Using the data below, tally the lines that include the string "from". Only the number is wanted.

Provided material:
○ ○ ○ ○ ○
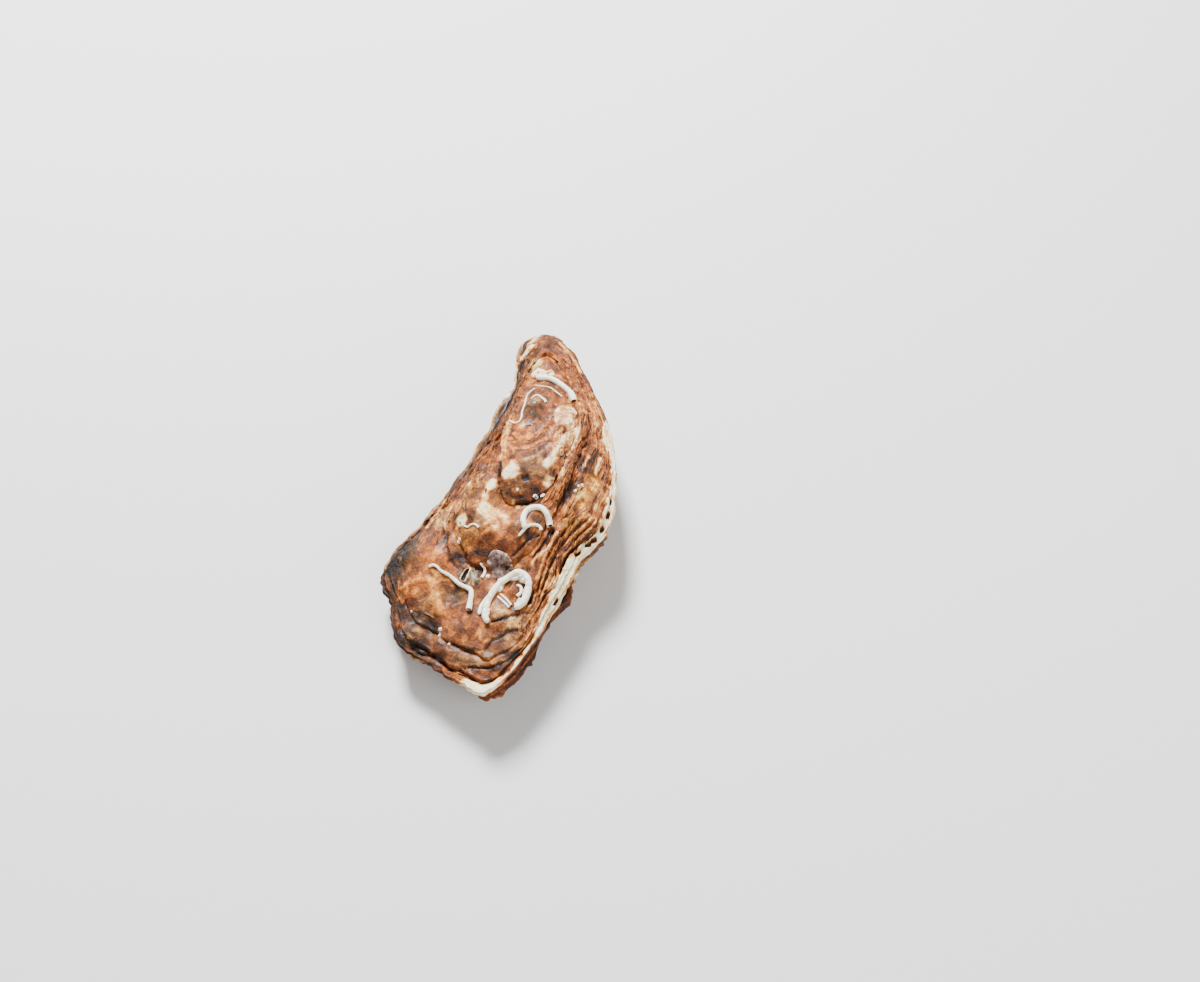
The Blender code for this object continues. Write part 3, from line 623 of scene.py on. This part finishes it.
class Finish:
    """A material being built, with short ways to add the nodes it is made of."""

    def __init__(self, name):
        self.material = bpy.data.materials.new(name)
        self.material.use_nodes = True
        self.nodes, self.links = self.material.node_tree.nodes, self.material.node_tree.links
        self.surface = self.nodes["Principled BSDF"].inputs
        self.where = self.nodes.new("ShaderNodeTexCoord").outputs["Object"]

    def node(self, kind, output, inputs, operation=None):
        """A node's output. Each input is a fixed value or another node's output."""
        node = self.nodes.new("ShaderNode" + kind)
        if operation:
            node.operation = operation
        for key, value in inputs.items():
            if isinstance(value, bpy.types.NodeSocket):
                self.links.new(value, node.inputs[key])
            else:
                node.inputs[key].default_value = value
        return node.outputs[output]

    def carried(self, attribute, output):
        """An attribute of the mesh."""
        node = self.nodes.new("ShaderNodeAttribute")
        node.attribute_name = attribute
        return node.outputs[output]

    def noise(self, vector, size, detail, roughness=0.5, distortion=0.0):
        return self.node("TexNoise", "Fac", {"Vector": vector, "Scale": size, "Detail": detail,
                                             "Roughness": roughness, "Distortion": distortion})

    def times(self, value, factor):
        return self.node("Math", "Value", {0: value, 1: factor}, "MULTIPLY")

    def plus(self, value, part, weight, bias=0.0):
        """value + part * weight + bias."""
        total = self.node("Math", "Value", {0: part, 1: weight, 2: value}, "MULTIPLY_ADD")
        return self.node("Math", "Value", {0: total, 1: bias}, "ADD") if bias else total

    def toned(self, tone, tones, most=1.0):
        """Colour of a tone that was scaled down from 0 to most."""
        ramp = self.nodes.new("ShaderNodeValToRGB")
        stops = ramp.color_ramp.elements
        for index, (at, shade) in enumerate(tones):
            stop = stops[index] if index < 2 else stops.new(at / most)
            stop.position = at / most
            stop.color = (*shade, 1)
        self.links.new(tone, ramp.inputs["Fac"])
        return ramp.outputs["Color"]

    def colour(self, shade):
        self.links.new(shade, self.surface["Base Color"])

    def relief(self, height, depth):
        normal = self.node("Bump", "Normal", {"Height": height, "Distance": depth, "Strength": 1.0})
        self.links.new(normal, self.surface["Normal"])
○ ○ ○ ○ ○
The result: 2